Our confession is not simply of Christ crucified, even though this is integral to understanding discipleship; but as Paul remind us in our passage from Corinthians, Christian proclamation hinges on the resurrection. Paul writes that "if Christ has not been raised, your faith is futile and you are still in your sins," and that if we have hoped falsely, "we are of all people most to be pitied." "But," Paul continues, "in fact Christ has been raised from the dead." We are not left in our sin.

By Christ's resurrection, and our belief in him as the one vindicated by God and the one able to lift us out of our addiction to wealth, to prosperity, to good words, all the things that keep us from the radical commitment asked of us, it is this Christ who lifts us out of the dust, the one who lifts us out of our infatuation with ourselves and our wealth.

It takes a J. Alfred Smith, Sr., one of the great black preachers and teachers of this present generation, preaching to his flock in Oakland, to tell us what this means: he says that
God continuously retrofits the foundations of our faith conversion.
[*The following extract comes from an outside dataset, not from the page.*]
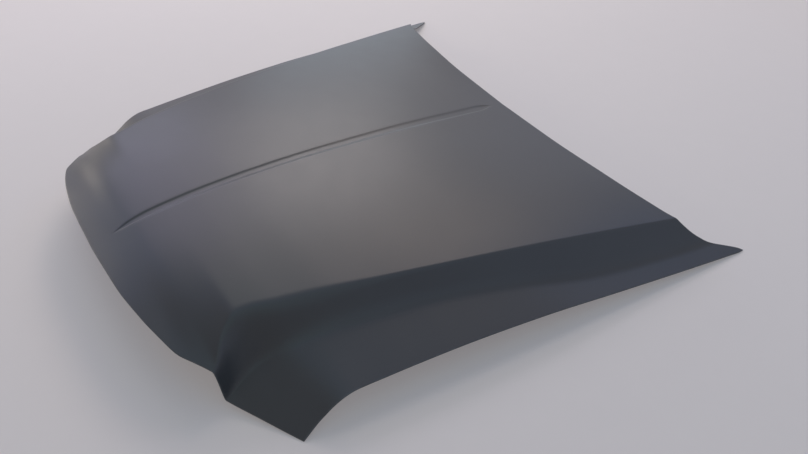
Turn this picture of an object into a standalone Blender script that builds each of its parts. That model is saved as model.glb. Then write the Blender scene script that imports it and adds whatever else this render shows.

Conversion is not a once-and-for-all experience in our salvation history. Conversion is the act of sanctification, where God continues to call us from corruption to a clear lifestyle of thinking and living. God continuously retrofits the foundations of resurrected faith with a commission. God commissions cowardly disciples
(all of us)
with a history of denying Jesus
(all of us)
into becoming courageous witnesses of the power of Christ's resurrection and the richness of the fellowship of Christ's suffering.

As we begin to think about Lent, a season of preparation for the great drama of Holy Week, this may very well be a good place for us to begin: by confronting what keeps us from this life,the life of the fellowship of Christ's suffering and the community of the Crucified; and to begin to ask and pray, asking for God's strength, so that we begin to heed God's commission to become courageous witnesses of the power of Christ's resurrection.